THURSDAY, April 8, 2004
Time: 3:00 - 4:00 PM
Constant Hall Room 1008

Dr. Li-Shi Luo
Research Fellow
National Institute of Aerospace
Hampton, VA

In this presentation I shall first provide a brief review on what we know about the lattice Boltzmann equation, i.e., the mathematical theory behind the lattice Boltzmann equation (LBE). It can be demonstrated that the lattice Boltzmann equation is a "coherent" finite-difference equation derived from linearized Boltzmann equation. (The phrase "coherent" is used to describe the coupled discretization of phase space and time.) The lattice Boltzmann equation can also be shown as a system of moments on discrete lattice space with discrete time. In the diffusive limit, one can show that the LBE system simulate the incompressible Navier-Stokes equations. The second part of my presentation I shall attempt to show the audience about what we can do with the LBE method.

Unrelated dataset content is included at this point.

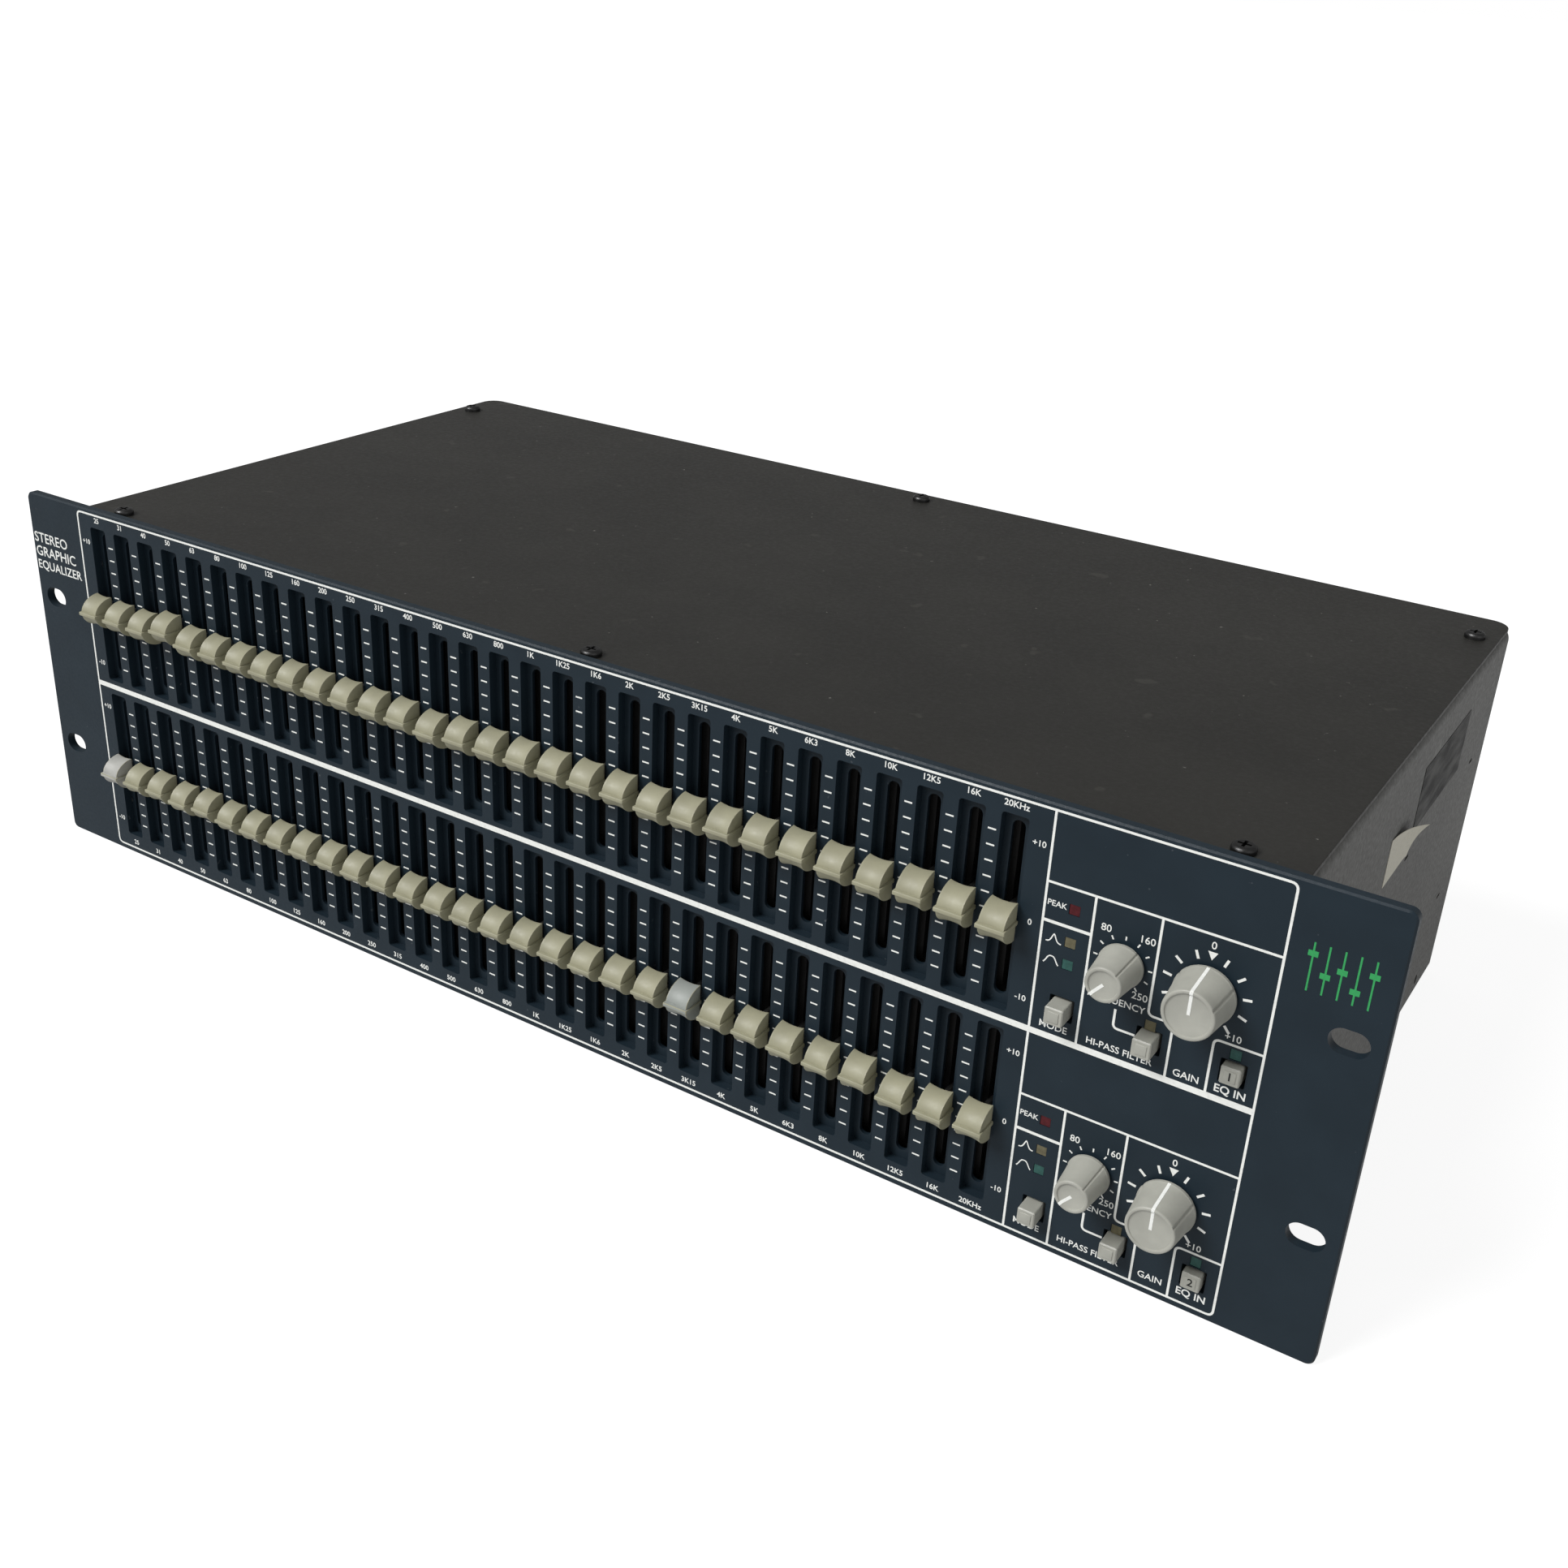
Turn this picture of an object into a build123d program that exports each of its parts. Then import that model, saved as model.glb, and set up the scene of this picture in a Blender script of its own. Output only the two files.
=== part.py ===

I shall demonstrate a few examples: (1) direct numerical simulations (DNS) of isotropic turbulence and large-eddy simulations by the LBE method; (2) suspensions in fluids; and (3) multi-component flow through porous media. Through these examples I shall discuss pros and cons of the LBE method. More importantly, we hope to show that the lattice Boltzmann equation, as a mesoscopic method, could be an effective means to smoothly extend continuum/macroscopic methods (e.g., Navier-Stokes equations) into non-continuum regions which have be be dealt with by particle methods (e.g., DSMC or molecular dynamics).